Quotes are from <ned(_dot_)freed(_at_)mrochek(_dot_)com>,
and "Thomas Roessler" <roessler(_at_)does-not-exist(_dot_)org>

It seems like inline PGP messages just can't be eradicated, despite
all the PGP/MIME we have.  I'm wondering if it would be reasonable
to produce an RFC on (1) how to tag this on the MIME level, and (2)
how to avoid character set problems.

This only seems useful if you convince *forward-looking* user agents
to adopt it, for the benefit of those using naive user agents.  That
seems unlikely, as many of them have picked up on PGP/MIME, and would
view this as a step backwards.  But I'm happy for you to write it up.

Those of us using naive user agents will continue to clearsign by
hand.  (I'm in no position to inject any MIME tags manually.)

Such usage clearly violates RFC 2046 section 4.1.3, which states
that text/plain is intended for material that isn't formatted in any way:

Based on my reading of the RFC excerpt that Ned provided, I disagree,
for clearsigned messages.  No interpretation is *necessary* for
proper display -- an agent can simply show the whole mess.
(The MIME charset header would apply, I presume.)

Sounds fine, but it begs the question of why, if you're going to introduce a
major operationaal change to how PGP signs things, you  don't just change to
generating multipart/signed.

It seems that the point is to use a simple MIME type that can be
displayed by PGP/MIME-naive agents, or that are acceptable in places
that discourage complicated MIME messages (like some newsgroups
and mailing lists).

Switching to yet another MIME multipart scheme won't help.

(I also wouldn't call this an operational change to how PGP signs
things -- the actual signing doesn't change.  We're simply talking
about the MIME wrapping done by the mail user agent.)

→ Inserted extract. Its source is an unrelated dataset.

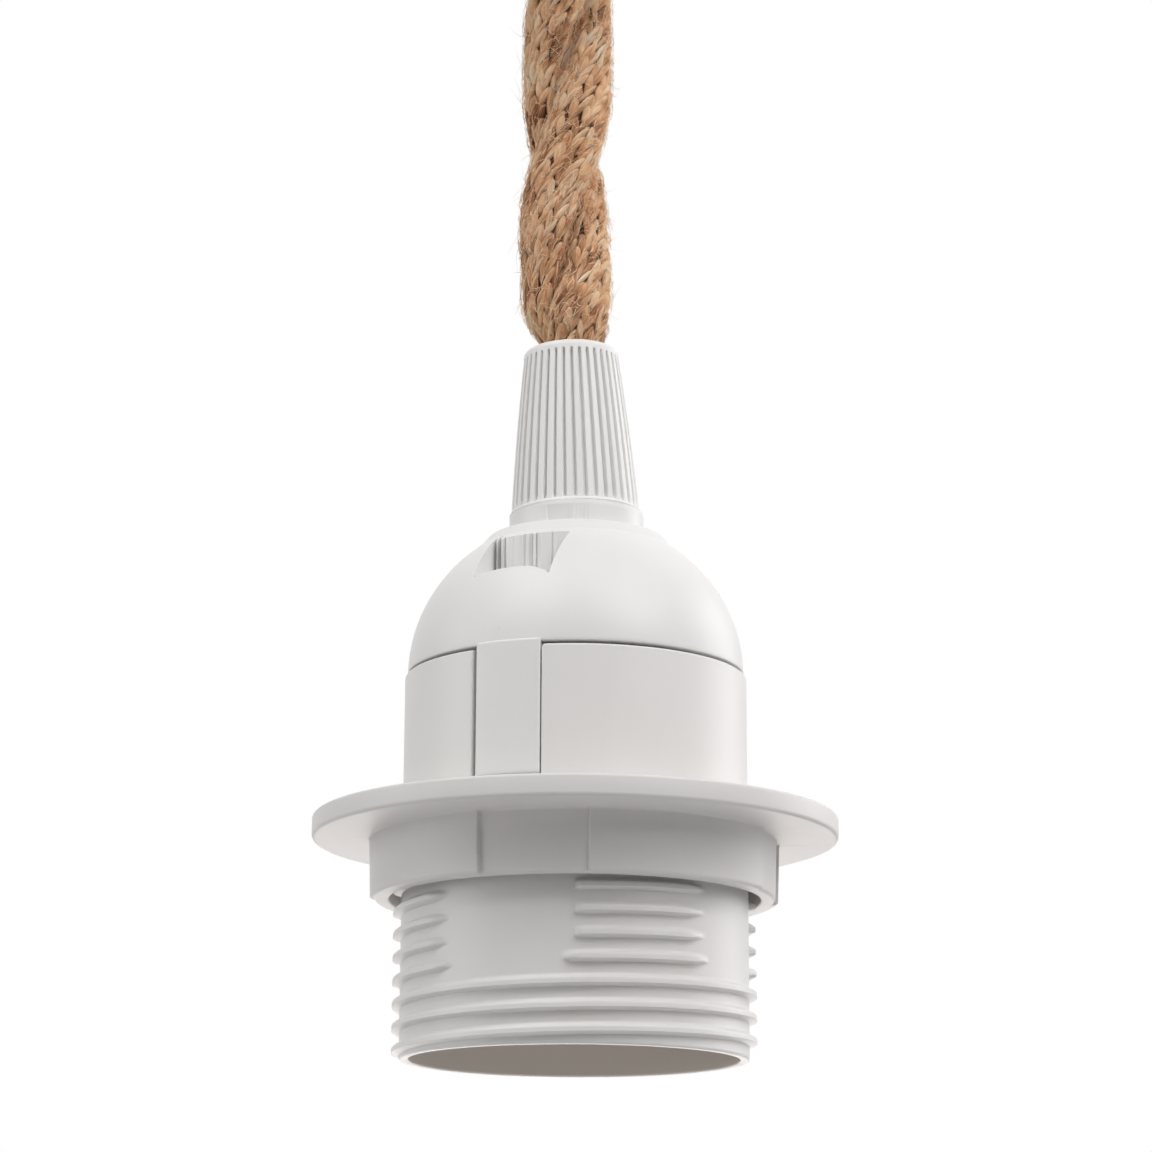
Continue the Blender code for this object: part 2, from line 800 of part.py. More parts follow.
def make_bracket():
    """A strip across the cup's mouth, bent down at both ends for the cup's screws."""
    tab_face = cup_surface(-bracket_tab) - cup_wall - bracket_fit
    corner = bracket_width / 2
    tab_face = sqrt(tab_face ** 2 - corner ** 2)
    middle = tab_face - bracket_sheet / 2
    strip = -bracket_sheet / 2
    shape = bmesh.new()
    rows = []
    for x, height in ((-middle, -bracket_tab), (-middle, strip), (middle, strip), (middle, -bracket_tab)):
        near = shape.verts.new((x, -corner, height))
        far = shape.verts.new((x, corner, height))
        rows.append((near, far))
    for row, following in zip(rows, rows[1:]):
        shape.faces.new((row[0], following[0], following[1], row[1]))
    bracket = place("ceiling_bracket", mesh_from(shape, "ceiling_bracket"), steel)
    sheet = bracket.modifiers.new("sheet", "SOLIDIFY")
    sheet.thickness = bracket_sheet
    sheet.offset = 0
    sheet.use_even_offset = True
    for side in (-1, 1):
        ends = []
        for shift in (-1, 1):
            x = side * bracket_slot_x + shift * (bracket_slot_length / 2 - bracket_slot_radius)
            ends.append(rod(f"slot_end_{side}_{shift}", (x, 0, -3 * bracket_sheet),
                            (x, 0, 2 * bracket_sheet), bracket_slot_radius, steps=16))
        reach = bracket_slot_length / 2 - bracket_slot_radius
        middle_cut = block(
            f"slot_middle_{side}",
            (side * bracket_slot_x - reach, -bracket_slot_radius, -3 * bracket_sheet),
            (side * bracket_slot_x + reach, bracket_slot_radius, 2 * bracket_sheet),
        )
        join_with(middle_cut, *ends)
        tapped = rod(f"tab_hole_{side}", (side * tab_face / 2, 0, -cup_screw_drop),
                     (side * 1.2 * tab_face, 0, -cup_screw_drop), cup_screw_radius + seam, steps=16)
        cut_with(bracket, middle_cut, tapped)
        name = "cup_screw_left" if side < 0 else "cup_screw_right"
        seat_x = cup_surface(-cup_screw_drop) + seam
        slotted_screw(
            name, (side * (tab_face - bracket_sheet - cup_screw_reach), 0, -cup_screw_drop),
            (side * seat_x, 0, -cup_screw_drop), cup_screw_radius, cup_screw_head,
            cup_screw_head_height, steel,
        )


def make_gland():
    bore = cord_radius + seam
    top = cup_base + cup_wall + gland_stub
    flange = cup_base - seam
    gland = turned("ceiling_gland", [
        (gland_stub_radius, top),
        (gland_stub_radius, flange),
        (gland_radius, flange),
        (gland_radius, flange - gland_length / 4),
        (gland_tip_radius, gland_tip + 2 * seam),
        (gland_tip_radius - 2 * seam, gland_tip),
        (bore, gland_tip),
        (bore, top),
    ], nut_plastic, steps=around_small)
    height = cup_base - gland_screw_drop
    hole = rod("gland_screw_hole", (0, 0, height), (0, -2 * gland_radius, height),
               gland_screw_radius + seam, steps=16)
    cut_with(gland, hole)
    slotted_screw(
        "gland_clamp_screw", (0, -bore, height), (0, -gland_radius - seam, height),
        gland_screw_radius, 1.8 * gland_screw_radius, gland_screw_radius, nut_plastic,
    )
    nut_floor = cup_base + cup_wall + seam
    nut = rod("gland_lock_nut", (0, 0, nut_floor), (0, 0, nut_floor + gland_nut_height),
              gland_nut_width / 2 / cos(pi / 6), nut_plastic, steps=6)
    bore_cut = rod("lock_nut_bore", (0, 0, nut_floor - gland_nut_height),
                   (0, 0, nut_floor + 2 * gland_nut_height), gland_stub_radius + seam)
    cut_with(nut, bore_cut)


def make_mains_block():
    top = -bracket_sheet - seam
    bottom = top - block_height
    near = block_x - block_length / 2
    far = block_x + block_length / 2
    middle = (top + bottom) / 2
    body = block("ceiling_terminal_block", (near, -block_width / 2, bottom),
                 (far, block_width / 2, top), insulating_plastic)
    start_height = cup_base + cord_tail + seam
    for name, side, colour in (("live", 1, brown_lead), ("neutral", -1, blue_lead)):
        y = side * block_pole
        wire = rod(f"block_{name}_wire_hole", (near - block_length, y, middle),
                   (far + block_length, y, middle), wire_hole, steps=12)
        tapped = rod(f"block_{name}_tapped_hole", (block_x, y, middle),
                     (block_x, y, bottom - block_height), screw_radius + seam, steps=12)
        cut_with(body, wire, tapped)
        slotted_screw(
            f"ceiling_{name}_screw", (block_x, y, middle - lead_radius - seam),
            (block_x, y, bottom - seam), screw_radius, 1.5 * screw_radius, screw_head_height, steel,
        )
        start = side * lead_spacing / 2
        rise = middle - start_height
        route = smooth_route((
            (0, start, start_height),
            (-0.1 * block_x, 1.2 * start, start_height + 0.3 * rise),
            (-0.35 * block_x, 0.8 * y, start_height + 0.65 * rise),
            (-0.25 * block_x, y, start_height + 0.95 * rise),
            (near - 0.1 * block_length, y, middle),
            (block_x + seam, y, middle),
        ), 2)
        tube(f"ceiling_{name}_lead", route, lead_radius, colour)


for thing in list(bpy.data.objects):
    bpy.data.objects.remove(thing)

pendant = new_collection("pendant_light")
cutters = new_collection("cutters")

make_skirt()
make_dome()
make_nut()
make_ring()
make_lamp_parts()
make_terminals()
make_cord()
make_cup()
make_bracket()
make_gland()
make_mains_block()
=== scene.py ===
# Pendant lamp holder on a twisted jute cord: the finish of every surface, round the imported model.
from math import acos, atan2, cos, degrees, pi, radians, sin, sqrt, tan

import bmesh
import bpy
from mathutils import Matrix, Vector


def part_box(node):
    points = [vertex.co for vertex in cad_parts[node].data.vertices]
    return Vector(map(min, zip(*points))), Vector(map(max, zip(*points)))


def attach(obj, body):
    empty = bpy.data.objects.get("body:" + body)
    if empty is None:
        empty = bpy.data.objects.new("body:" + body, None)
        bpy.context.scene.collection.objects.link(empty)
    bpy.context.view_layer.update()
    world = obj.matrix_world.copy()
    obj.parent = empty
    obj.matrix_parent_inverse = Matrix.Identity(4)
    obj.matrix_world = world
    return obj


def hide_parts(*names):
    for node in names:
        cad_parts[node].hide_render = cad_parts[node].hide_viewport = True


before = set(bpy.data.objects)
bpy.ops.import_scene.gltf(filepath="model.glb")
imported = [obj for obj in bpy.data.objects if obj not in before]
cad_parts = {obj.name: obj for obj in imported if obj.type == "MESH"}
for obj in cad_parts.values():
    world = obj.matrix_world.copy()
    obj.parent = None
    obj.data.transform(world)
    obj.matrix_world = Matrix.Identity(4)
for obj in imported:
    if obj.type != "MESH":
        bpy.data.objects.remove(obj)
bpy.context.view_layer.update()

mm = 0.001
scene = bpy.context.scene


# Places read from the frame
def lowOf(node):
    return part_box(node)[0][2]


def topOf(node):
    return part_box(node)[1][2]


mouth = lowOf("outer_skirt")
skirtTop = topOf("outer_skirt")
nutBottom = lowOf("cord_grip_nut")
nutTop = topOf("cord_grip_nut")
glandTip = lowOf("ceiling_gland")
cupBase = lowOf("ceiling_cup")
cordLow = lowOf("jute_cord")
cordHigh = topOf("jute_cord")


# Node trees written as expressions
class Wire:
    def __init__(self, board, socket):
        self.board = board
        self.socket = socket

    def math(self, operation, *others):
        return self.board.math(operation, self, *others)

    def __add__(self, other):
        return self.math("ADD", other)

    def __radd__(self, other):
        return self.math("ADD", other)

    def __sub__(self, other):
        return self.math("SUBTRACT", other)

    def __rsub__(self, other):
        return self.board.math("SUBTRACT", other, self)

    def __mul__(self, other):
        return self.math("MULTIPLY", other)

    def __rmul__(self, other):
        return self.math("MULTIPLY", other)

    def __truediv__(self, other):
        return self.math("DIVIDE", other)

    def __rtruediv__(self, other):
        return self.board.math("DIVIDE", other, self)

    def __pow__(self, other):
        return self.math("POWER", other)

    def __mod__(self, other):
        return self.math("FLOORED_MODULO", other)

    def __floordiv__(self, other):
        return self.math("DIVIDE", other).math("FLOOR")

    def __neg__(self):
        return self.math("MULTIPLY", -1)

    def __lt__(self, other):
        return self.math("LESS_THAN", other)

    def __gt__(self, other):
        return self.math("GREATER_THAN", other)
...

3. Encrypted messages are likewise converted to UTF-8 before they
are passed to OpenPGP.  Once again, there is no Charset header on
the ASCII armor. However, on the MIME level, the message will be
us-ascii -- we're using ASCII armor.

Here, it may be fair to argue that this violates the plain/text
guidelines.  But, what's the harm, if that's what I really want my
agent to do in order to make (some of) my recipients happy?
Since some agents are going to do this technically-non-compliant
thing, Thomas is simply trying to reach agreement on how they do it.